# Physical Sadness



## addle1618 (Oct 31, 2008)

When you become sad, what type of physical feelings do you get and if you can identify the specific type of sadness, that would be great :tongue:


----------



## moon (Nov 29, 2008)

Heartache: heaviness in chest/stomach, like a bungee cord wrapped around your organs with an anchor attached at the bottom, pulling everything downwards; exhaustion; sore muscles/joints; loss of appetite; unfocused thoughts; lack of motivation.

It has been a while, I cannot remember much more than the heaviness. Those last two are mental, I know. I also attribute these with feelings of abandonment, & loneliness (in my experience).


----------



## Zulban (Nov 11, 2008)

Heartache: Eyes (eventually) really dry and warm. Mild headache, and I really never get them. Shaky and unfocused.

What is this sadistic pleasure you get from hearing about pain?


----------



## NephilimAzrael (Oct 26, 2008)

I get a migraine. Every time.
Sometimes I would become depressed and become heavily Se. As well as that, I would sleep for blocks at a time.

This normally comes about when I had failed to assist someone, or achieve something.

For example, one manic depressive client ended up killing herself, which affected me. I should have cried, but I couldn't.


----------



## DayLightSun (Oct 30, 2008)

NephilimAzrael said:


> I get a migraine. Every time.
> Sometimes I would become depressed and become heavily Se. As well as that, I would sleep for blocks at a time.
> 
> This normally comes about when I had failed to assist someone, or achieve something.
> ...


Why couldn't you?
Something like that is very shocking. 
There is no shame in crying if it's something you have to do and your body needs to do too.


----------



## NephilimAzrael (Oct 26, 2008)

daylightsun said:


> Why couldn't you?
> Something like that is very shocking.
> There is no shame in crying if it's something you have to do and your body needs to do too.


I am aware that it is not shameful, and that was not what prevented me. I simply could not cry. It was as though I was unable to. It is not as shocking as to solicit tears. I knew it was upsetting, but my body chose not to register that in displaying that upset.


----------



## DayLightSun (Oct 30, 2008)

NephilimAzrael said:


> I am aware that it is not shameful, and that was not what prevented me. I simply could not cry. It was as though I was unable to. It is not as shocking as to solicit tears. I knew it was upsetting, but my body chose not to register that in displaying that upset.

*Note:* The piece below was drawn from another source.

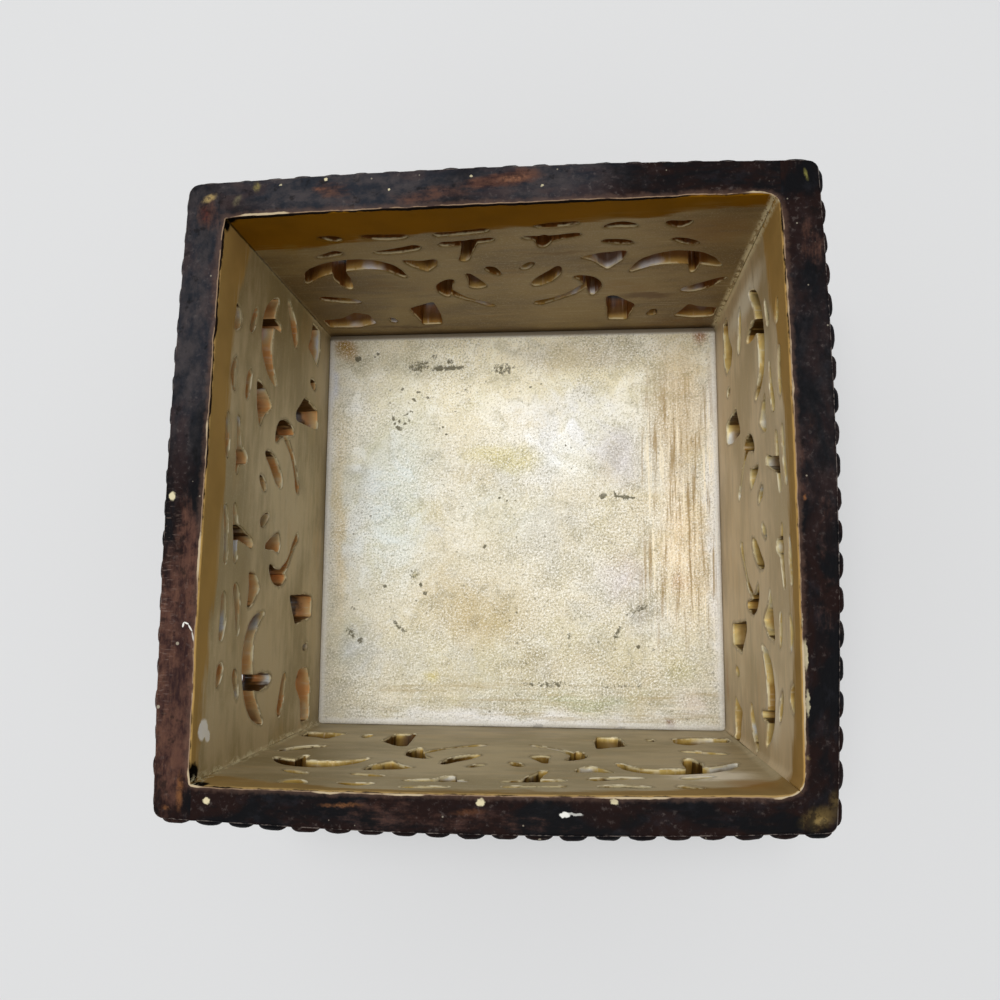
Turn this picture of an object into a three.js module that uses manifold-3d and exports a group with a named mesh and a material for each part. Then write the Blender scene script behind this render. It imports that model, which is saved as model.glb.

I can imagine it being frustrating. I get a sense of calm after I have me a good cry. Lord knows I can cry. :dry:


----------



## slightlybatty (Dec 12, 2008)

chest pain. i tend to throw up.
my hands and fingers will ache.
sometimes i cant smile- literally its like my face never knew how to do that.
my eyes will hurt and i wont be able to look at light.
migraine.


----------



## Duke (Jan 20, 2009)

Some physiological paradox occurs in my chest - I feel a profound emptiness within, like some endless hollow. But my breathing is laboured and forced. I lose my appetite, and feel nauseous - especially when I've been told or know something I cannot seem to accept at that given moment.

I cannot seem to cry unless I force myself to, usually by listening to sad music or reading something heartbreaking. And even if I do, there are more silent sobs than tears. I have never cried spontaneously.

I am inclined to panic as well.


----------



## CJay3113 (Dec 31, 2008)

Heartache is a big one for me (it's usually brings upon the feeling of heartburn). I get really bad backaches sometimes too. But the most painful feelings I get are migraines.


----------



## gOpheR (Jan 19, 2009)

My throat sinks to meet my jumping stomache, my muscles are sapped of their strength. The feelings have to be purged. They never are, just buried shallow waiting to be tripped on.


----------



## The Veteran (Oct 24, 2018)

Stoic smile. Which is an oxymoron.


----------



## Hizzie (Apr 20, 2019)

This is weird. Insomnia?


----------



## Rascal01 (May 22, 2016)

Sadness is no big deal. I simply feel sad.

But sadness is a fearful thing, a bit like being in a room where a venomous snake has escaped its cage, and cannot be seen. Because, you see, sadness may lead to sorrow, and to despair, and those things are indeed terrible.


----------



## series0 (Feb 18, 2013)

Sadness comes in three forms.

The sadness that is loss of excitement - Fear denied is joy denied. This is a mental and an energetic issue. This sadness makes you feel as if your excitement does not matter. It robs you of energy that is vital in thinking and experiencing all that you are about.

The sadness that is loss of health - Anger denied is presence denied. This is a physical and existential issue. This sadness makes you feel as if your presence in the world is fading (and it usually is). It robs you of essence itself. You feel unable to stand against things that you handled in passing before.

The sadness that is loss of wanting - Desire denied is a denial of hope. This is a motivational issue. This sadness makes you feel completely unworthy of getting anything you dream for. This can rob you of the will to live.


----------



## shameless (Apr 21, 2014)

I get fatigue


----------